What needs to be done —
Your task is to restate the data word for word.

Supplied material —
____
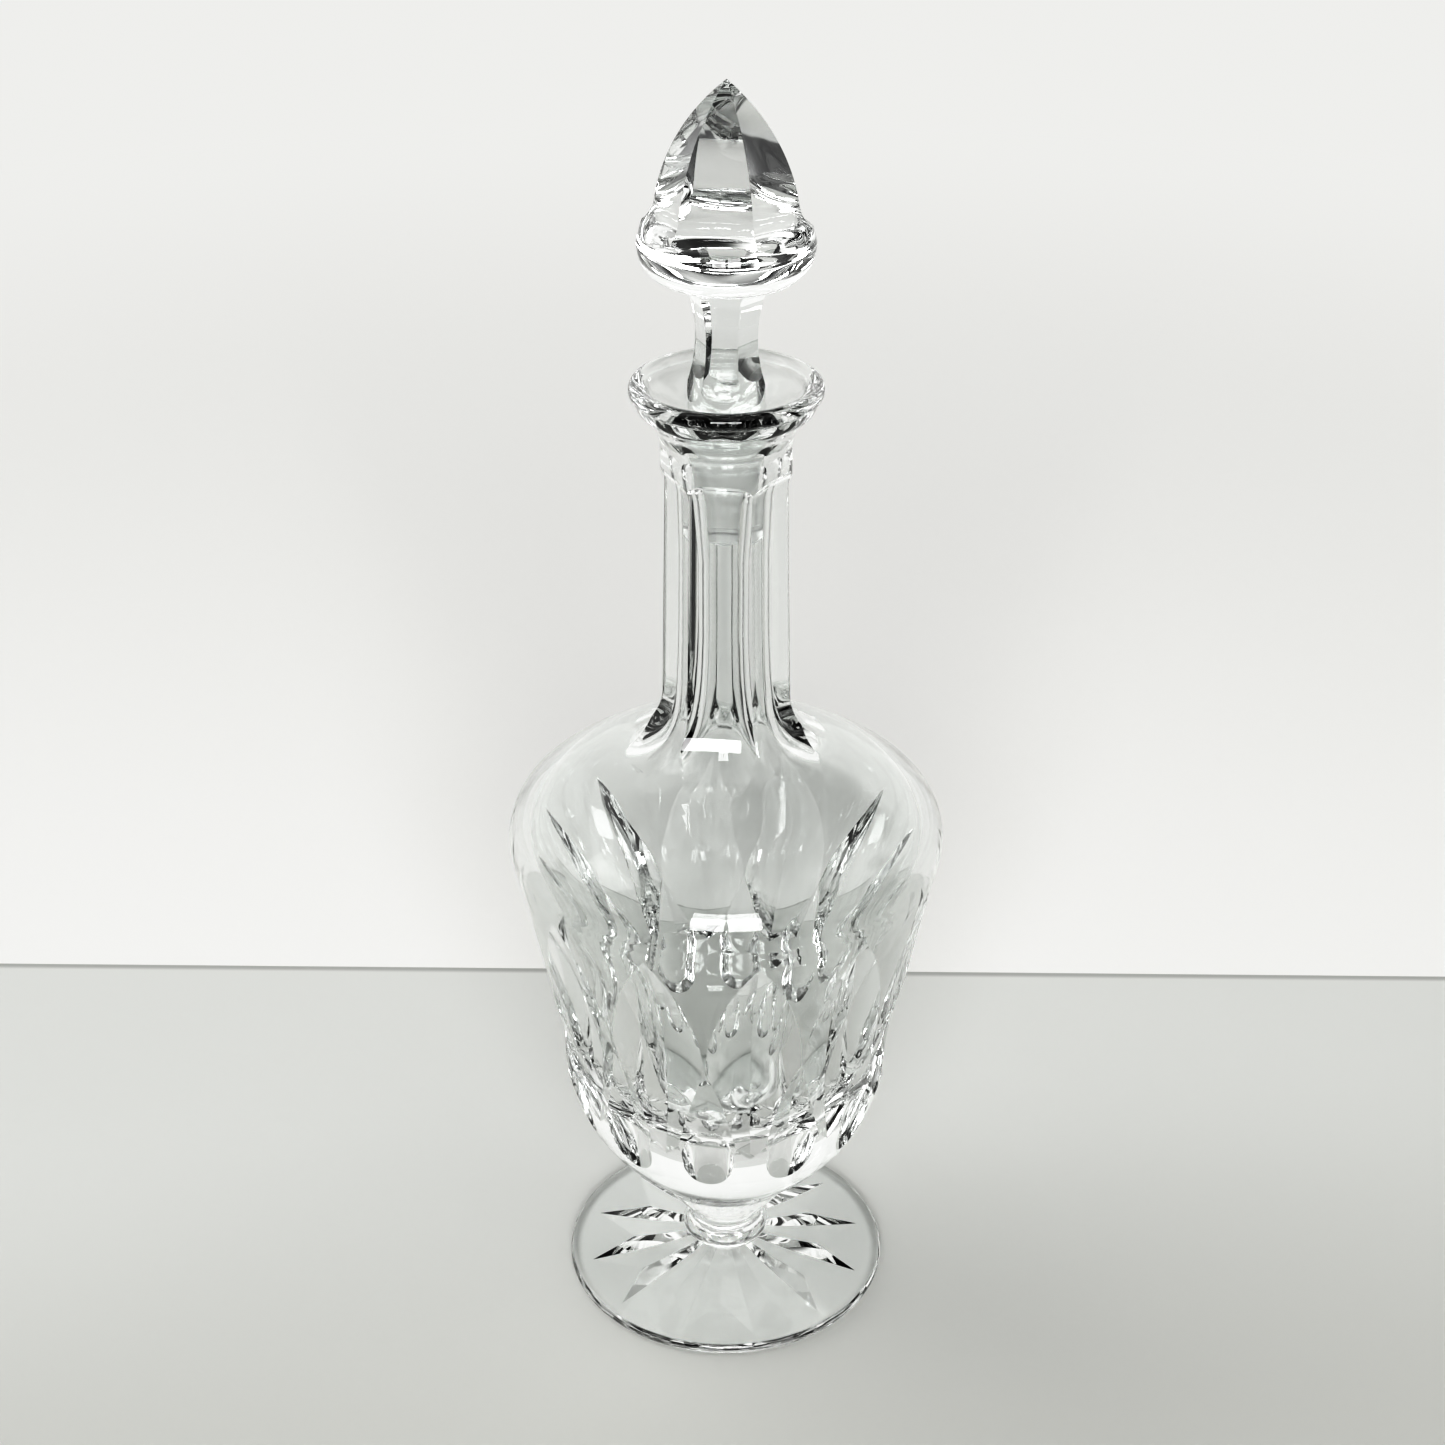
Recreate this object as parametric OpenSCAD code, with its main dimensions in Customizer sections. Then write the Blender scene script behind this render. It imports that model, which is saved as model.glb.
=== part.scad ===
// Cut crystal decanter on a foot, with a ground-in faceted stopper.
// Millimetres, +Z up the axis, origin at the centre of the foot's underside, front towards -Y.

/* [Overall] */
// Height of the decanter with its stopper seated
total_h = 360; // [300:1:432]
// Height of the pouring lip above the table
lip_z = 284; // [260:1:310]
// Widest diameter of the bowl, at the shoulder
body_d = 120; // [100:1:144]
// Height of the widest place of the bowl
shoulder_z = 151; // [135:1:165]

/* [Foot and stem] */
// Diameter of the foot
foot_d = 94.6; // [80:0.2:110]
// Thickness of the foot's rounded rim
rim_t = 3.4; // [2.5:0.1:5]
// Height of the foot at the stem
foot_h = 9; // [7:0.5:12]
// Height of the stem, from the foot to the bowl
stem_h = 10; // [6:0.5:20]
// Diameter of the stem where it meets the bowl
stem_d = 22.4; // [16:0.2:26]
// Diameter of the ring round the stem
knop_d = 25.6; // [20:0.2:32]

/* [Neck and lip] */
// Diameter of the round neck before it is cut
neck_d = 34; // [28:0.5:40]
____
Task answer —
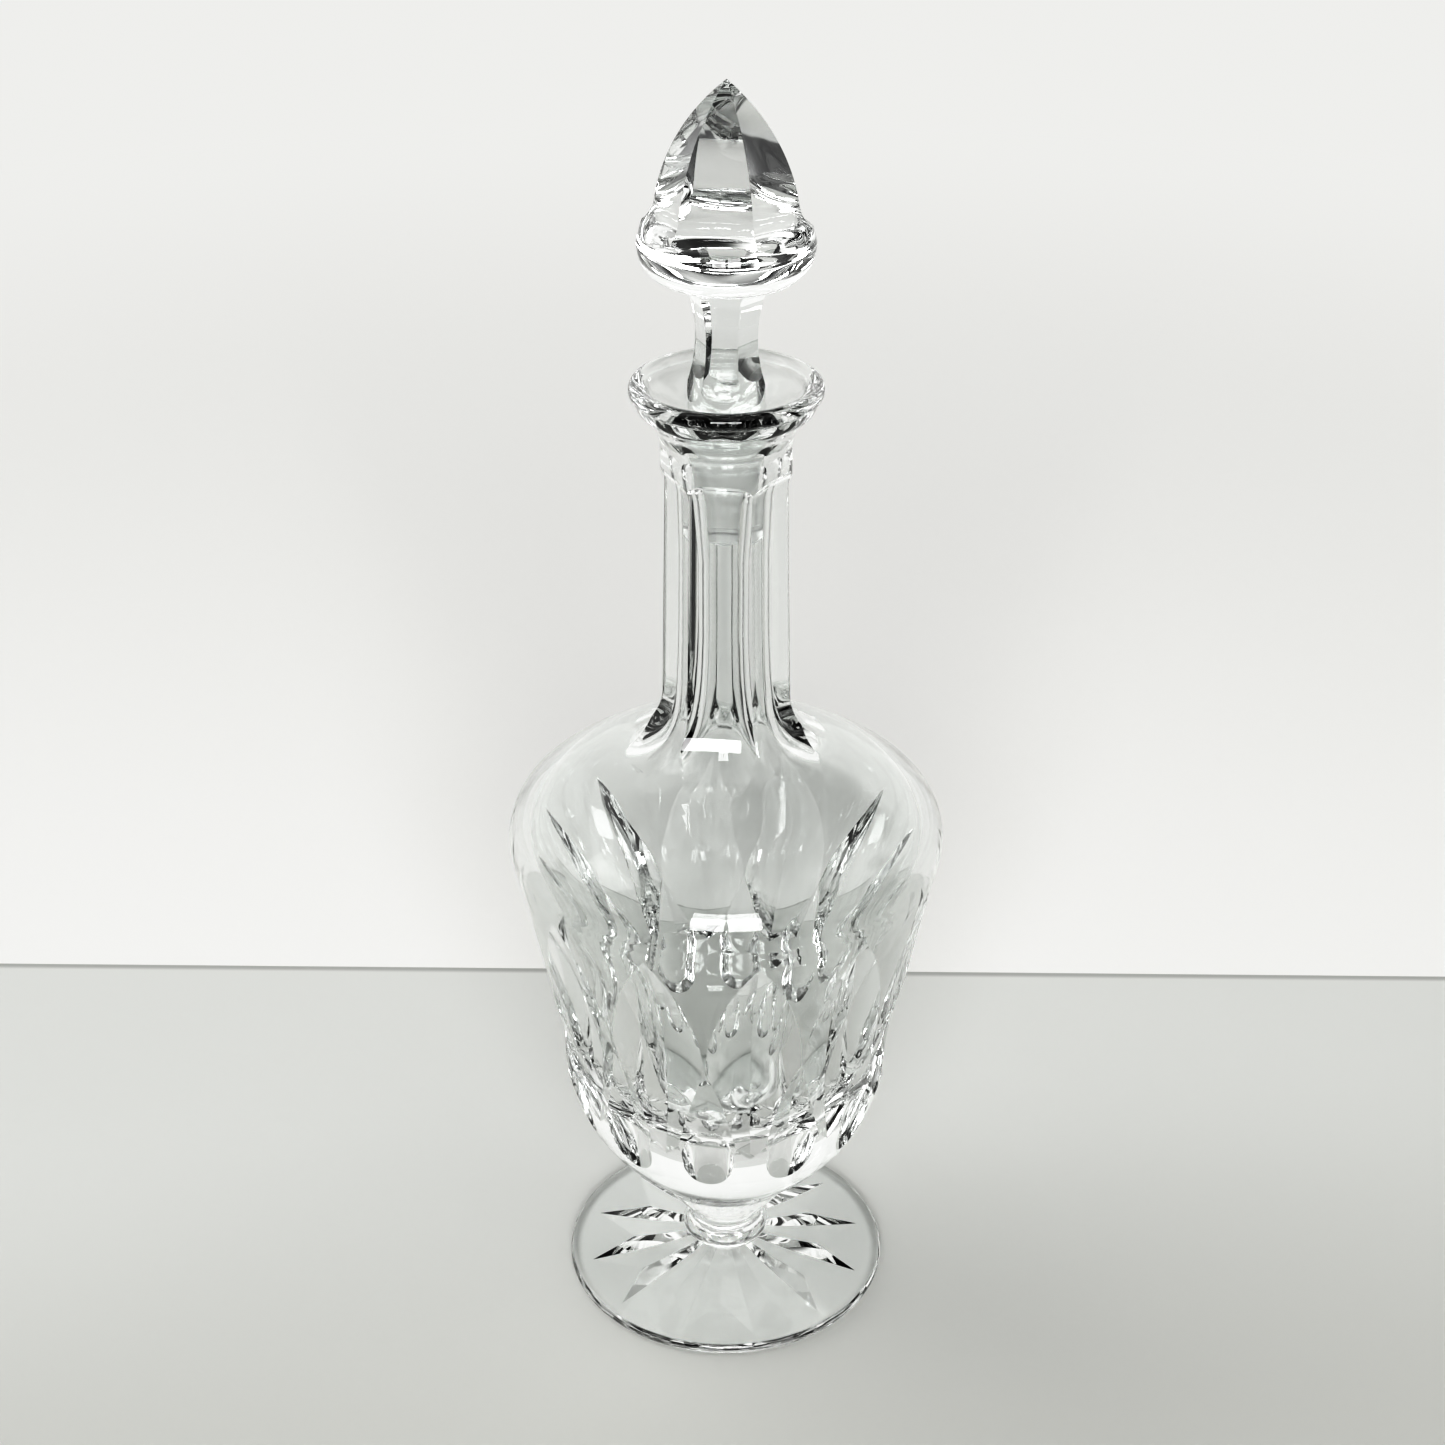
Recreate this object as parametric OpenSCAD code, with its main dimensions in Customizer sections. Then write the Blender scene script behind this render. It imports that model, which is saved as model.glb.
=== part.scad ===
// Cut crystal decanter on a foot, with a ground-in faceted stopper.
// Millimetres, +Z up the axis, origin at the centre of the foot's underside, front towards -Y.

/* [Overall] */
// Height of the decanter with its stopper seated
total_h = 360; // [300:1:432]
// Height of the pouring lip above the table
lip_z = 284; // [260:1:310]
// Widest diameter of the bowl, at the shoulder
body_d = 120; // [100:1:144]
// Height of the widest place of the bowl
shoulder_z = 151; // [135:1:165]

/* [Foot and stem] */
// Diameter of the foot
foot_d = 94.6; // [80:0.2:110]
// Thickness of the foot's rounded rim
rim_t = 3.4; // [2.5:0.1:5]
// Height of the foot at the stem
foot_h = 9; // [7:0.5:12]
// Height of the stem, from the foot to the bowl
stem_h = 10; // [6:0.5:20]
// Diameter of the stem where it meets the bowl
stem_d = 22.4; // [16:0.2:26]
// Diameter of the ring round the stem
knop_d = 25.6; // [20:0.2:32]

/* [Neck and lip] */
// Diameter of the round neck before it is cut
neck_d = 34; // [28:0.5:40]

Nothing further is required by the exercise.